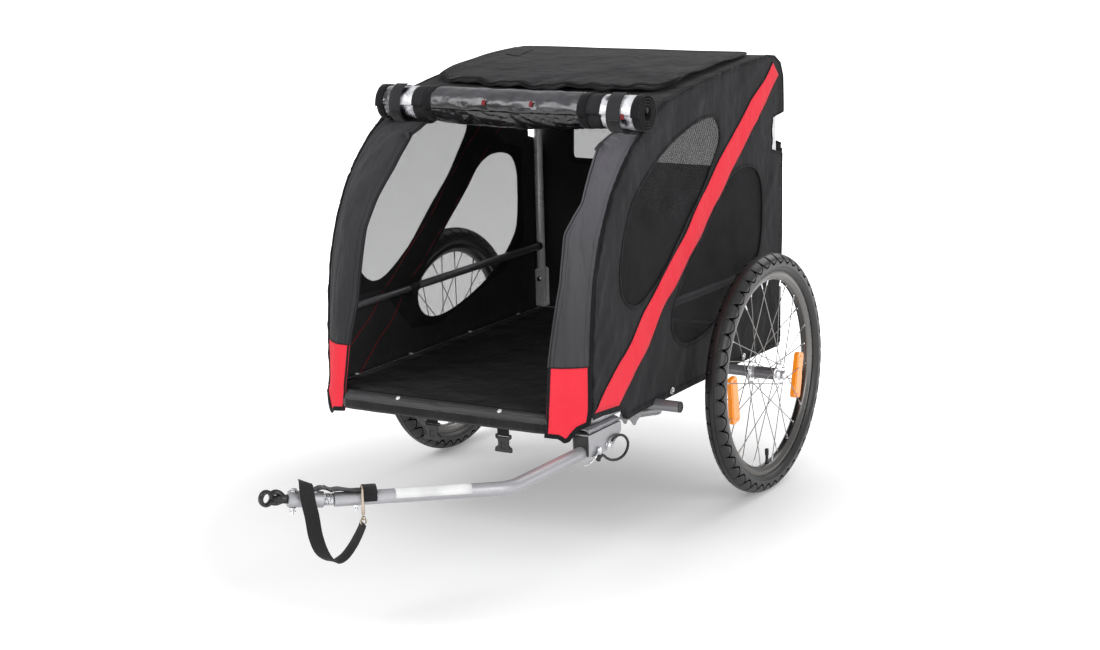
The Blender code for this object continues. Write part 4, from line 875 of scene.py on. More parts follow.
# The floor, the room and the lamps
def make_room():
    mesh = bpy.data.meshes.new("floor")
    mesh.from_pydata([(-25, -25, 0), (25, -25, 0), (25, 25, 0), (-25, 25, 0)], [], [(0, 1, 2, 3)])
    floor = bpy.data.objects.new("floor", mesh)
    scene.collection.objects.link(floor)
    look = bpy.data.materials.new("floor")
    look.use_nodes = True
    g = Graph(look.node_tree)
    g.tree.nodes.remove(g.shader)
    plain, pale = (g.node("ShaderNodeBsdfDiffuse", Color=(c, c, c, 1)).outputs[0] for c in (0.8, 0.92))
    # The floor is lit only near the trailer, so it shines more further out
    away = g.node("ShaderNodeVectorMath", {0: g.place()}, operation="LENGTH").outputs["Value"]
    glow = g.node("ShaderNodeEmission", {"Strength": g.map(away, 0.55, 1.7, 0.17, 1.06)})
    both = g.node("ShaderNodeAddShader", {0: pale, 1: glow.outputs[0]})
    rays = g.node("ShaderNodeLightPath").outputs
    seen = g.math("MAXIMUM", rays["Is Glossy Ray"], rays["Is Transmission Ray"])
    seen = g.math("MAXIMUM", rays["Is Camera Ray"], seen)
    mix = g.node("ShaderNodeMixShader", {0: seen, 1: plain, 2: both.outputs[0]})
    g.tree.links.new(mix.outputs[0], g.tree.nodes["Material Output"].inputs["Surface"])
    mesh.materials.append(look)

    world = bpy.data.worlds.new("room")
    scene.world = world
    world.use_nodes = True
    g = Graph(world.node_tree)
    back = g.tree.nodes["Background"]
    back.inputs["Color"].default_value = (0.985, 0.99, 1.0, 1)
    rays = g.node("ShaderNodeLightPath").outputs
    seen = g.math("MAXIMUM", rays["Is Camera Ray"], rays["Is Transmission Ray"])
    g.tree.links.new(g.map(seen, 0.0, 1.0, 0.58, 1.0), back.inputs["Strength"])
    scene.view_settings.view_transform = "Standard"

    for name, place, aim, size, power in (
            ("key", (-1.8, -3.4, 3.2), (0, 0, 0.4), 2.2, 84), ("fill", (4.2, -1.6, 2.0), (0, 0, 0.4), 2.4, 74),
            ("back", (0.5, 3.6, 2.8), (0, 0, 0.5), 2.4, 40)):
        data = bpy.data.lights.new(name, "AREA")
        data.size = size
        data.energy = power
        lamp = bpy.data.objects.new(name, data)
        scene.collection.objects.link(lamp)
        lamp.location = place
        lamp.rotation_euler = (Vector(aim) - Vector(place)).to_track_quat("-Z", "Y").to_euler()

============

Show the lines from the data above that contain the string "scene".

The Blender code for this object continues. Write part 4, from line 875 of scene.py on. More parts follow.
    scene.collection.objects.link(floor)
    scene.world = world
    scene.view_settings.view_transform = "Standard"
        scene.collection.objects.link(lamp)